Exercise objective> Return only the lines running from the line that holds "Write part 3" to the line that holds "return (value *", including both.

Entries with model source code
........

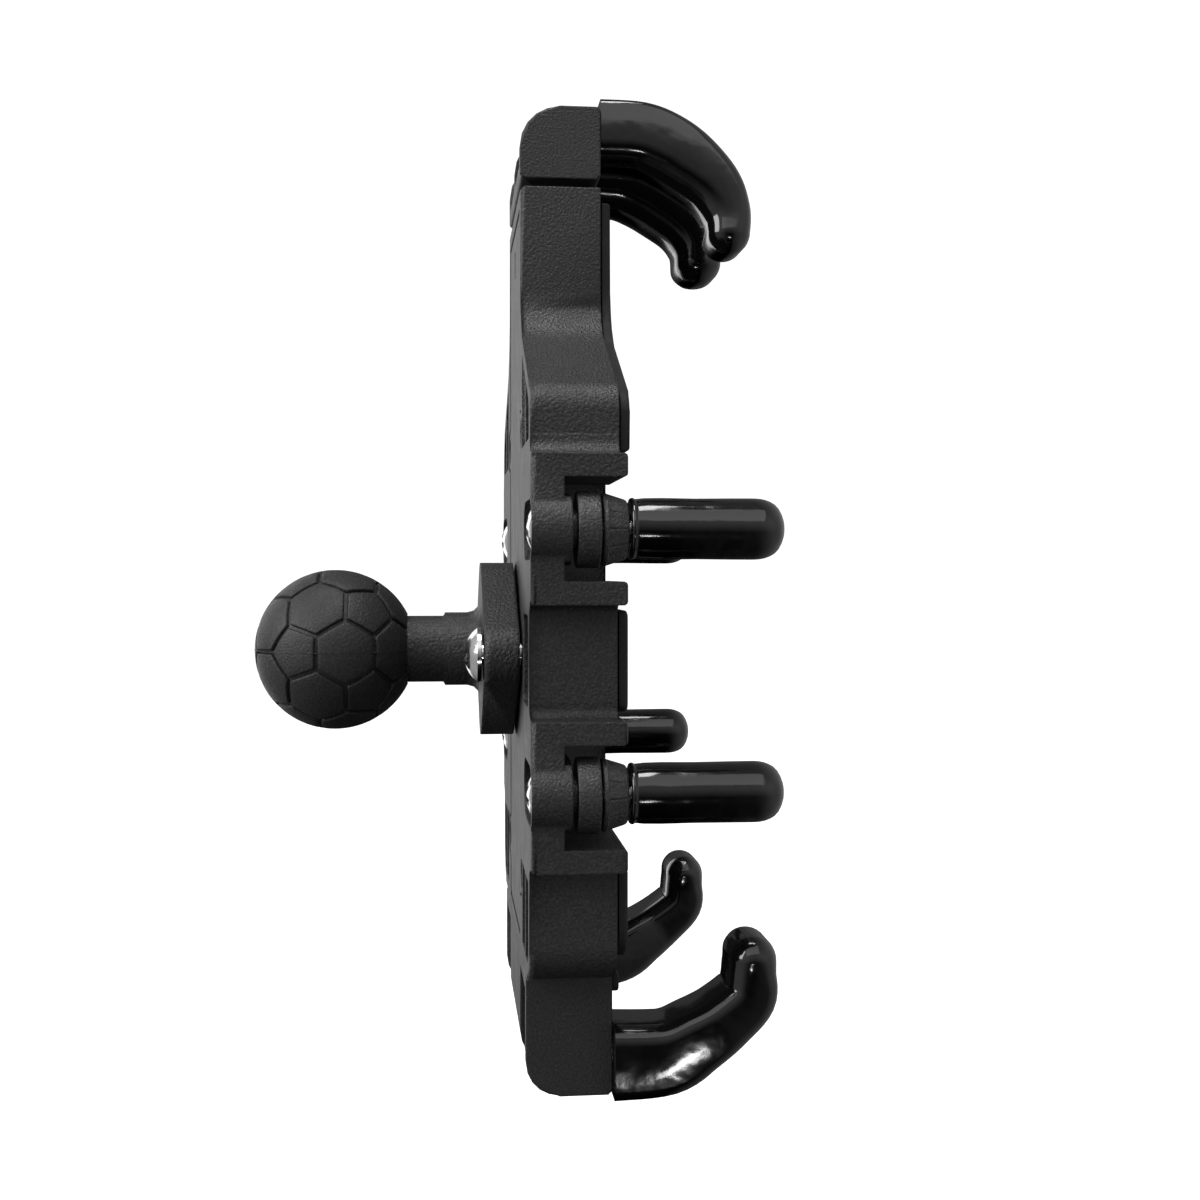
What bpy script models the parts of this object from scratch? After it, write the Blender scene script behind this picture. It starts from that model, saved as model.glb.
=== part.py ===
"""Phone cradle on a rubber-covered ball.

A tall frame carries two sprung jaws, each with two dipped hooks, and four side posts
that slide in channels on the frame's ears. The origin is the centre of the ball, +Z is
up, and the phone side faces -Y. Sizes are in millimetres until a mesh is made, and a
point is written (x, forward, z), where forward is the distance from the ball's centre
towards the phone.
"""

from math import atan2, cos, hypot, pi, radians, sin, sqrt

import bmesh
import bpy
from mathutils import Matrix, Vector

MM = 0.001
GAP = 0.3
SHARP_ANGLE = radians(32)

# Ball base
BALL_R = 12.7
CORE_R = 9.5
NECK_R = 5.3
NECK_COLLAR_R = 5.85
NECK_COLLAR_BACK = 17.0
FLANGE_BACK = 22.9
FLANGE_FRONT = 28.1
FLANGE_HALF_HEIGHT = 13.8
FLANGE_TIP_R = 4.8
FLANGE_EDGE = 0.8
BASE_SCREW_X = 18.6
BASE_SCREW_HEAD_R = 4.05
BASE_SCREW_HEAD_H = 2.6
BASE_SCREW_R = 1.9
BASE_NUT_AF = 7.0
BASE_NUT_BACK = 36.9
BASE_NUT_FRONT = 40.0

# Frame
FRAME_BACK = 28.5
FRAME_FRONT = 40.6
FRAME_SKIN = 2.2
FRAME_TOP = 70.0
FRAME_BOTTOM = -44.5
NECK_HALF_WIDTH = 17.0
SHOULDER_TOP = 49.1
SHOULDER_BOTTOM = 36.8
SHOULDER_TOP_R = 9.0
SHOULDER_BOTTOM_R = 4.5
SHOULDER_HALF_WIDTH = 41.0
SIDE_HALF_WIDTH = 39.0
BOTTOM_CORNER_R = 5.5
BACK_EDGE = 0.7
SIDE_WALL = 2.2
RIB = 1.2

# Ears, one per side post
POST_Z = 18.0
POST_X = 40.0
EAR_HALF_HEIGHT = 10.2
EAR_LIP = 3.2
EAR_HALF_WIDTH = 43.2
EAR_FRONT = 41.6
EAR_INNER_X = 24.0
EAR_FLOOR = 33.0
EAR_BOSS_R = 4.8
EAR_BOSS_FRONT = 34.0
EAR_BOSS_X = 40.6
SLOT_INNER_X = 30.6
SLOT_R = 2.0
COUNTERBORE_R = 4.1
COUNTERBORE_FLOOR = 30.3

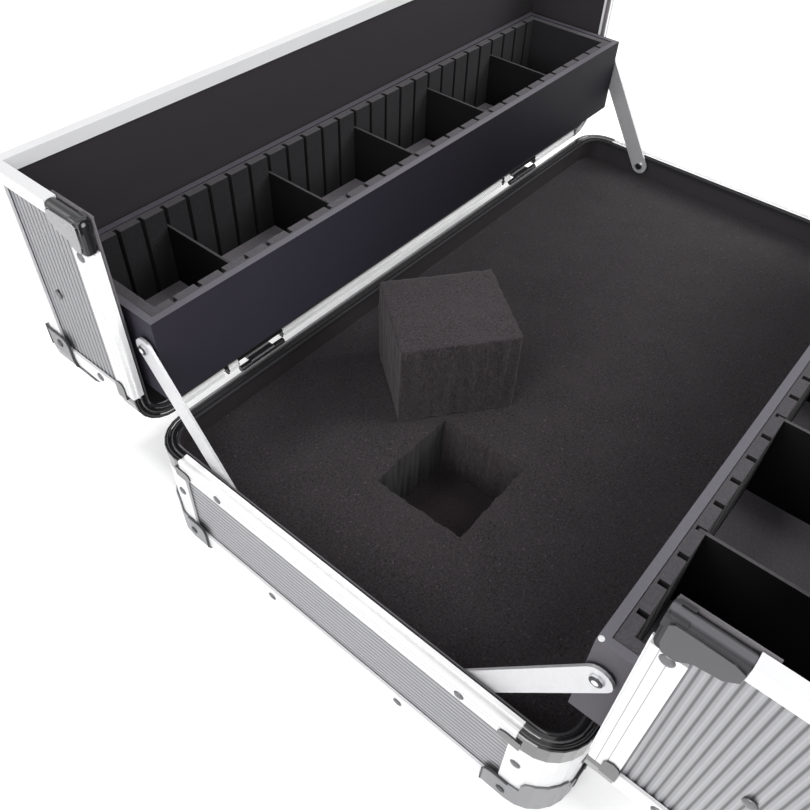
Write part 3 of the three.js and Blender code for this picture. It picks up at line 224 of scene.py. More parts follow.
def foam_surface(name, dark, light, grain=720, bump=0.14 * MM, speckle=0.6, streak=0.0, pores=0.8):
    """Open-cell foam: a fine dark and light grain, brighter flecks and soft blotches."""
    made = Surface(name, dark, 0.95, specular=0.1)
    made.shader.inputs["Sheen Weight"].default_value = 0.08
    made.shader.inputs["Sheen Roughness"].default_value = 0.6
    made.paint(made.spread(made.noise(grain, 2.0, 0.7), 0.36, 0.66), light)
    fleck = made.noise(grain * 0.7, 1.0, 0.5)
    made.paint(made.spread(fleck, 0.68, 0.75, 0.0, speckle), tuple(value * 2.4 for value in light))
    hole = made.noise(grain * 0.75, 1.0, 0.5)
    made.paint(made.spread(hole, 0.36, 0.30, 0.0, pores), tuple(value * 0.3 for value in dark))
    blotches = made.noise(26, 3.0, 0.55)
    made.paint(made.spread(blotches, 0.42, 0.7, 0.0, 0.25), tuple(value * 1.15 for value in light))
    if streak:
        fibres = made.noise(520, 2.0, 0.6, (1, 1, 0.3))
        made.paint(made.spread(fibres, 0.56, 0.72, 0.0, streak), tuple(value * 1.9 for value in light))
        made.paint(made.spread(fibres, 0.44, 0.30, 0.0, streak), tuple(value * 0.4 for value in dark))
    made.raise_by(made.noise(grain, 2.0, 0.7), bump)
    return made


def ribbed_surface(name, axis, start, level, mirrored=False):
    """Anodised skin whose valleys repeat at the rib pitch along an axis, from a given start, with painted
    shade in the valleys and a painted highlight on the crests.
    """

    def grey(value):
        return (value * level, value * level, value * level * 1.04)

    made = Surface(name, grey(0.33), 0.4, metallic=0.7)
    value = made.off_middle(axis) if mirrored else made.axis(axis)
    turn = made.calc("FRACT", made.calc("DIVIDE", made.calc("SUBTRACT", value, start), RIB_PITCH))
    from_crest = made.away(turn, 0.5)
    streaks = made.noise(60, 4.0, 0.6, (1, 1, 9) if axis == "Z" else (1, 9, 1))
    made.paint(made.spread(streaks, 0.35, 0.75, 0.0, 0.5), grey(0.38))
    # Painted shade darkens each valley, then a painted highlight lightens each crest.
    made.paint(made.spread(from_crest, 0.3, 0.44), grey(0.12))
    made.paint(made.spread(from_crest, 0.14, 0.0, 0.0, 0.7), grey(0.46))
    made.roughen(streaks, 0.3, 0.46)
    made.raise_by(made.noise(1400, 2.0, 0.5), 0.03 * MM)
    return made


def bright_surface(name, lines, colour=(0.66, 0.66, 0.67)):
    """Satin aluminium extrusion with fine drawn lines: [(axis, place, half width), ...]."""
    made = Surface(name, colour, 0.38)
    streaks = made.noise(30, 3.0, 0.55)
    made.paint(made.spread(streaks, 0.45, 0.75, 0.0, 0.35), tuple(value * 0.95 for value in colour))
    for axis, place, half in lines:
        value = made.off_middle(axis) if axis == "Y" else made.axis(axis)
        mask = made.stripe(value, place, half)
        made.paint(made.calc("MULTIPLY", mask, 0.8), (0.2, 0.2, 0.21))
    made.roughen(made.noise(60, 3.0, 0.6), 0.4, 0.52)
    return made


def plain_surface(
    name, colour, rough, metallic=0.0, coat=0.0, wear=None, grain=300, bump=0.02 * MM, bevel=0.0, shine=0.5
):
    """One colour with a fine texture of a second one, and a roughness between two values."""
    made = Surface(name, colour, sum(rough) / 2, metallic, coat, shine)
    if bevel:
        made.round_edges(bevel)
    texture = made.noise(grain, 4.0, 0.6)
    made.paint(made.spread(texture, 0.38, 0.72, 0.0, 0.6), wear or tuple(value * 1.3 for value in colour))
    made.roughen(texture, *rough)
    made.raise_by(texture, bump)
    return made


def arc_surface(name, axes, centre):
    """Glossy black cover with fine lighter arcs, painted highlights, round each rounded corner of the case.
    """
    made = plain_surface(name, (0.008, 0.008, 0.009), (0.1, 0.2), coat=0.5, grain=120, bevel=0.4 * MM)
    spans = []
    for axis, start in zip(axes, centre):
        away = made.calc("SUBTRACT", made.off_middle(axis), start)
        if axis == "Z":
            away = made.calc("MULTIPLY", away, -1.0)
        spans.append(made.calc("MAXIMUM", away, 0.0))
    radius = made.reach(spans)
    # Two painted highlights, as lighter arcs at fixed insets from the rounded corner.
    for inset_of_arc, half in ((2.2 * MM, 0.35 * MM), (5.6 * MM, 0.45 * MM)):
        arc = made.stripe(radius, CORNER_RADIUS - inset_of_arc, half)
        made.paint(made.calc("MULTIPLY", arc, 0.8), (0.09, 0.088, 0.092))
    return made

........

Answer to this task>
Write part 3 of the three.js and Blender code for this picture. It picks up at line 224 of scene.py. More parts follow.
def foam_surface(name, dark, light, grain=720, bump=0.14 * MM, speckle=0.6, streak=0.0, pores=0.8):
    """Open-cell foam: a fine dark and light grain, brighter flecks and soft blotches."""
    made = Surface(name, dark, 0.95, specular=0.1)
    made.shader.inputs["Sheen Weight"].default_value = 0.08
    made.shader.inputs["Sheen Roughness"].default_value = 0.6
    made.paint(made.spread(made.noise(grain, 2.0, 0.7), 0.36, 0.66), light)
    fleck = made.noise(grain * 0.7, 1.0, 0.5)
    made.paint(made.spread(fleck, 0.68, 0.75, 0.0, speckle), tuple(value * 2.4 for value in light))
    hole = made.noise(grain * 0.75, 1.0, 0.5)
    made.paint(made.spread(hole, 0.36, 0.30, 0.0, pores), tuple(value * 0.3 for value in dark))
    blotches = made.noise(26, 3.0, 0.55)
    made.paint(made.spread(blotches, 0.42, 0.7, 0.0, 0.25), tuple(value * 1.15 for value in light))
    if streak:
        fibres = made.noise(520, 2.0, 0.6, (1, 1, 0.3))
        made.paint(made.spread(fibres, 0.56, 0.72, 0.0, streak), tuple(value * 1.9 for value in light))
        made.paint(made.spread(fibres, 0.44, 0.30, 0.0, streak), tuple(value * 0.4 for value in dark))
    made.raise_by(made.noise(grain, 2.0, 0.7), bump)
    return made


def ribbed_surface(name, axis, start, level, mirrored=False):
    """Anodised skin whose valleys repeat at the rib pitch along an axis, from a given start, with painted
    shade in the valleys and a painted highlight on the crests.
    """

    def grey(value):
        return (value * level, value * level, value * level * 1.04)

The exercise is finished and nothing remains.